Written instruction:
Report how many lines contain "part". The answer is a single number.

►

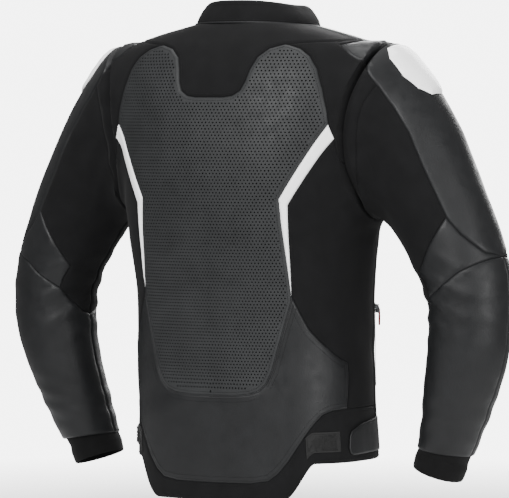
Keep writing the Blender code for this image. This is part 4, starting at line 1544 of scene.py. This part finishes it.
def make_pocket_zips(looks):
    """A short coil zip on each side of the front, with its slider at the top."""
    u = float(u_of(np.float64(POCKET_THETA)))
    low, high = TORSO[POCKET_FOOT, 0], TORSO[POCKET_HEAD, 0]
    outline = [(u - 0.009, low), (u + 0.009, low), (u + 0.009, high), (u - 0.009, high)]
    for side, label, part in copies(patch(outline, torso_surface)):
        part.shaped(rise=0.0018, roll=0.0012, sink=-0.0012)
        obj = sewn("pocket_tape_" + label, part, looks["tape"], 0.0010)
        hand_over(obj, "jacket", "zip_tape", ["pocket_zip_tape_" + label])
        declare_sheet(part)
        rows = stitched("pocket_tape_stitches_" + label, part, looks["thread"], (0.0022,))
        hand_over(rows, "jacket", "zip_tape")
    foot, head = pocket_end(POCKET_FOOT), pocket_end(POCKET_HEAD)
    around = Vector(torso_point(np.float64(POCKET_THETA + 0.05), TORSO[POCKET_HEAD, 0])) - head
    out = Vector((around.y, -around.x, 0.0)).normalized()
    facing = math.atan2(out.y, out.x) + math.pi / 2
    start = head + (foot - head).normalized() * 0.008 + out * (CLEAR + PATCH + 0.0008)
    for side, label in SIDES:
        flip = Vector((side, 1, 1))
        teeth = make_coil("pocket_teeth_" + label, foot, head, out, side, looks["metal"])
        hand_over(teeth, "jacket", "dark_metal")
        turned = Vector((side * out.x, out.y, 0))
        at = start * flip
        slider = rounded_solid("pocket_slider_" + label, (0.0090, 0.0040, 0.0120), looks["metal"], 0.8)
        stand(slider, at + turned * 0.0020, side * facing, 0.0)
        hand_over(slider, "pocket_slider_" + label, "dark_metal", ["pocket_zip_" + label + "_slider"])
        pull = make_pull("pocket_pull_" + label, 0.024, looks["red"])
        stand(pull, at + turned * 0.0054, side * facing, 0.0)
        hand_over(pull, "pocket_pull_" + label, "red_pull", ["pocket_zip_" + label + "_pull"])


def make_coil(name, foot, head, out, side, finish):
    verts, polys = [], []
    across = Vector((-out.y, out.x, 0))
    run = (foot - head).normalized()
    turn = Matrix((across, -out, Vector((0, 0, 1)))).transposed()
    for k in range(int((foot - head).length / 0.0018)):
        at = head + run * (k * 0.0018) + across * (0.0009 if k % 2 else -0.0009) + out * (CLEAR + PATCH)
        box_into(verts, polys, at, turn, (0.0028, 0.0012, 0.0011))
    verts = [(side * x, y, z) for x, y, z in verts]
    return mesh_object(name, verts, polys, finish)


def make_loop(looks):
    """The woven hanger loop inside the nape, bowed away from the lining between its two sewn ends."""
    rows = []
    for x in np.linspace(-0.030, 0.030, 41):
        bow = 0.0006 * math.cos(x / 0.030 * math.pi / 2)
        y, z = 0.0545 - bow, 0.6560 - NECK_LEVEL
        section = ((0.0008, -0.004), (0.0008, 0.004), (-0.0008, 0.004), (-0.0008, -0.004))  # 8 mm wide
        rows.append([Vector((x, y + a, z + b)) for a, b in section])
    loop = grid_object("hanger_strip", rows, looks["tape"])
    hand_over(loop, "jacket", "lining", ["hanger_loop"])


def make_looks():
    return {
        "leather": leather_material("black_leather", (0.0078, 0.0081, 0.0086)),
        "perforated": leather_material("perforated_leather", (0.0150, 0.0157, 0.0163), 0.55),
        "textile": weave_material("stretch_textile", (0.0042, 0.0042, 0.0045), 0.85),
        "backing": weave_material("backing_mesh", (0.0015, 0.0015, 0.0015), 0.9, 0.0011, 0.5, 0.0),
        "lining": weave_material("lining_mesh", (0.050, 0.050, 0.055), 0.85, 0.0024, 0.9),
        "knit": weave_material("cuff_knit", (0.0030, 0.0030, 0.0031), 0.88, 0.0009, 0.5),
        "tape": weave_material("zip_tape", (0.0036, 0.0036, 0.0037), 0.8, 0.0010, 0.7),
        "thread": weave_material("sewing_thread", (0.0060, 0.0060, 0.0064), 0.55, 0.0004, 0.6),
        "white": print_material("reflective_print", (0.90, 0.90, 0.90), 0.40),
        "plastic": print_material("white_plastic", (0.92, 0.92, 0.92), 0.30),
        "hooks": hook_material("hook_tape", (0.0022, 0.0022, 0.0022)),
        "metal": metal_material("dark_metal", (0.30, 0.30, 0.31), 0.35),
        "rubber": print_material("pull_rubber", (0.0060, 0.0060, 0.0060), 0.6),
        "red": print_material("red_pull", (0.35, 0.02, 0.02), 0.5),
        "foam": foam_material("armour_foam", (0.55, 0.42, 0.12)),
    }


# ---- Studio --------------------------------------------------------------------------------------

CAMERA_AZIMUTH = 210
CAMERA_ELEVATION = 2
CAMERA_DISTANCE = 6.0
CENTRE = Vector((0.0, 0.0, -0.3165))
PICTURE_WIDTH = 0.722
PICTURE_ASIDE = -0.005
FLOOR_LEVEL = -0.72
FLOOR_RADIUS = 1.5
AMBIENT = 0.35  # light that the surroundings give
BACKDROP = 6.0  # how bright the backdrop looks


def area_light(name, place, aim, width, watts):
    light = bpy.data.lights.new(name, "AREA")
    light.shape = "SQUARE"
    light.size = width
    light.energy = watts
    obj = bpy.data.objects.new(name, light)
    obj.location = place
    obj.rotation_euler = (Vector(aim) - Vector(place)).to_track_quat("-Z", "Y").to_euler()
    bpy.context.scene.collection.objects.link(obj)


def from_camera(right, back, up):
    """A place given by the photographer's right, towards the photographer, and up."""
    a = math.radians(CAMERA_AZIMUTH)
    aside = Vector((math.cos(a), math.sin(a), 0))
    towards = Vector((math.sin(a), -math.cos(a), 0))
    return CENTRE + aside * right + towards * back + Vector((0, 0, up))


def make_camera():
    data = bpy.data.cameras.new("camera")
    data.sensor_width = 36
    data.lens = 36 * CAMERA_DISTANCE / PICTURE_WIDTH
    camera = bpy.data.objects.new("camera", data)
    lift = math.radians(CAMERA_ELEVATION)
    place = from_camera(PICTURE_ASIDE, CAMERA_DISTANCE * math.cos(lift), CAMERA_DISTANCE * math.sin(lift))
    camera.location = place
    aim = from_camera(PICTURE_ASIDE, 0, 0)
    camera.rotation_euler = (aim - place).to_track_quat("-Z", "Y").to_euler()
    bpy.context.scene.collection.objects.link(camera)
    bpy.context.scene.camera = camera


def make_floor():
    """A pale round floor that fades out towards its edge."""
    verts, polys = [], []
    turns = 96
    for ring in range(1, 9):
        for k in range(turns):
            a = 2 * math.pi * k / turns
            r = FLOOR_RADIUS * ring / 8
            verts.append((r * math.cos(a), r * math.sin(a), FLOOR_LEVEL))
    for ring in range(7):
        for k in range(turns):
            a, b = ring * turns + k, ring * turns + (k + 1) % turns
            polys.append((a, a + turns, b + turns, b))
    polys.append(tuple(range(turns)))
    shader = Shader("floor", (0.86, 0.86, 0.86), 0.9)
    length = shader.tree.nodes.new("ShaderNodeVectorMath")
    length.operation = "LENGTH"
    shader.link(shader.place, length.inputs[0])
    fade = shader.ramp(length.outputs["Value"], 1.0, 0.0, FLOOR_RADIUS * 0.55, FLOOR_RADIUS)
    shader.link(fade, shader.main.inputs["Alpha"])
    mesh_object("floor", verts, polys, shader.material)


def make_studio():
    make_camera()
    make_floor()
    area_light("key", from_camera(-1.1, 2.2, 1.5), CENTRE, 1.6, 150)
    area_light("fill", from_camera(1.8, 2.0, 0.3), CENTRE, 1.8, 80)
    area_light("top", from_camera(0.0, -0.2, 2.2), CENTRE, 1.6, 45)
    area_light("front", from_camera(0.8, -2.4, 1.0), CENTRE, 1.8, 90)
    world = bpy.data.worlds.new("studio")
    world.use_nodes = True
    background = world.node_tree.nodes["Background"]
    background.inputs["Color"].default_value = (1, 1, 1, 1)
    seen = world.node_tree.nodes.new("ShaderNodeLightPath")
    strength = world.node_tree.nodes.new("ShaderNodeMapRange")
    strength.inputs["To Min"].default_value = AMBIENT
    strength.inputs["To Max"].default_value = BACKDROP
    world.node_tree.links.new(seen.outputs["Is Camera Ray"], strength.inputs["Value"])
    world.node_tree.links.new(strength.outputs["Result"], background.inputs["Strength"])
    bpy.context.scene.world = world


def main():
    looks = make_looks()
    arm_edge, arm_loop = armhole()
    torso = make_torso(tucked(arm_loop))
    sleeve, cuff_edge = make_sleeve(arm_edge)
    make_back(torso, looks)
    make_torso_pairs(torso, looks)
    make_sleeves(sleeve, looks)
    make_cuffs(cuff_edge, looks)
    make_collar_pieces(looks)
    make_lining(arm_loop, looks)
    make_armour(looks)
    make_shoulder_sliders(looks)
    make_tabs(looks)
    make_front_zip(looks)
    make_pocket_zips(looks)
    make_loop(looks)
    make_studio()


main()
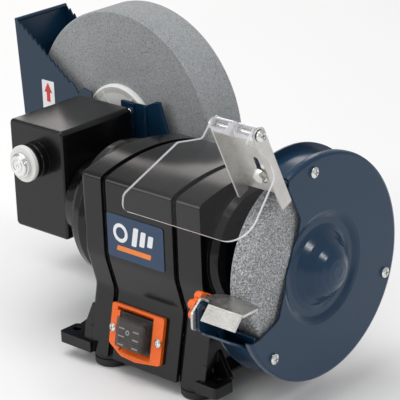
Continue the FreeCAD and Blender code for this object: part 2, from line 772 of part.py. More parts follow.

◄

Response:
7